Global fishing activity may have declined by around 6.5% as a result of restrictions and labor shortages due to the coronavirus pandemic, according to an addendum to the report.
The disruption of international transport has impacted aquaculture production for export, while greatly reduced tourism and restaurant closures have dramatically impacted distribution channels for many fish types, although retail sales have remained stable or increased for frozen, canned, marinated and smoked fish with a longer shelf life.
In parts of the Mediterranean and the Black Sea, more than 90% of small-scale fishers have been forced to stop due to an inability to sell their catches, often exacerbated by falling prices.

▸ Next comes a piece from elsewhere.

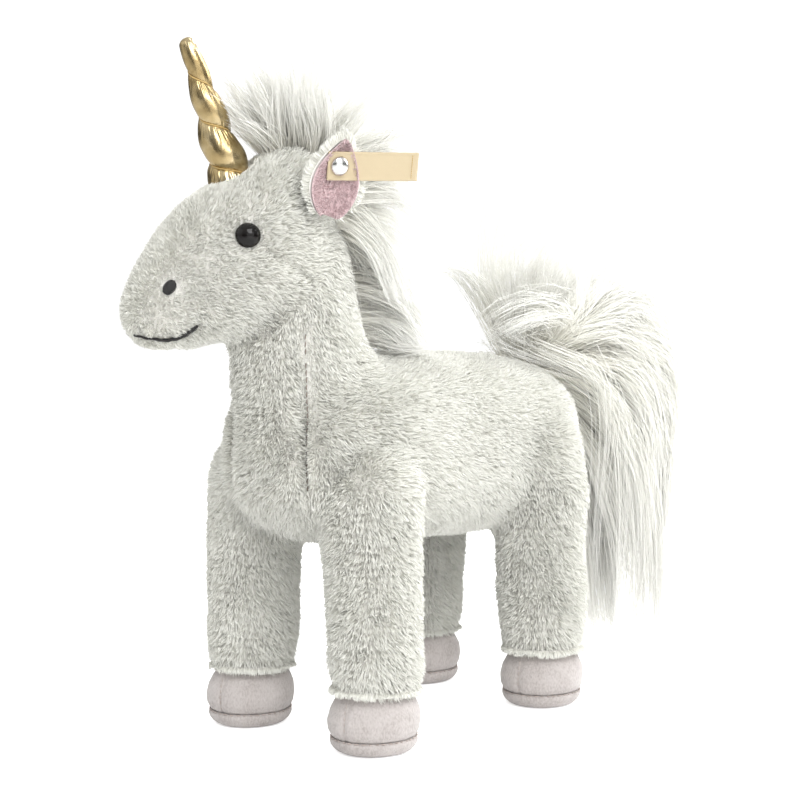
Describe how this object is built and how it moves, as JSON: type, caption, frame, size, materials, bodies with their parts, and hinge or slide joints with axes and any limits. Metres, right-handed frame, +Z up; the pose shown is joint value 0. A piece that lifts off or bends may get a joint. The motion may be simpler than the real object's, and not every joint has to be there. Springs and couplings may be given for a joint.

Despite the past few month’s disruption, aquaculture’s expansion will continue, although at a slower rate, and farmed fish will contribute to a growing share of consumption and trade over the next decade, the report said.
The report notes that the significant dietary values of fish has galvanized the importance of aquaculture development.
This in turn will lead to strategies to help it intensify production sustainably using innovative techniques in the areas of feeds, genetic selection, biosecurity and business developments, the report said.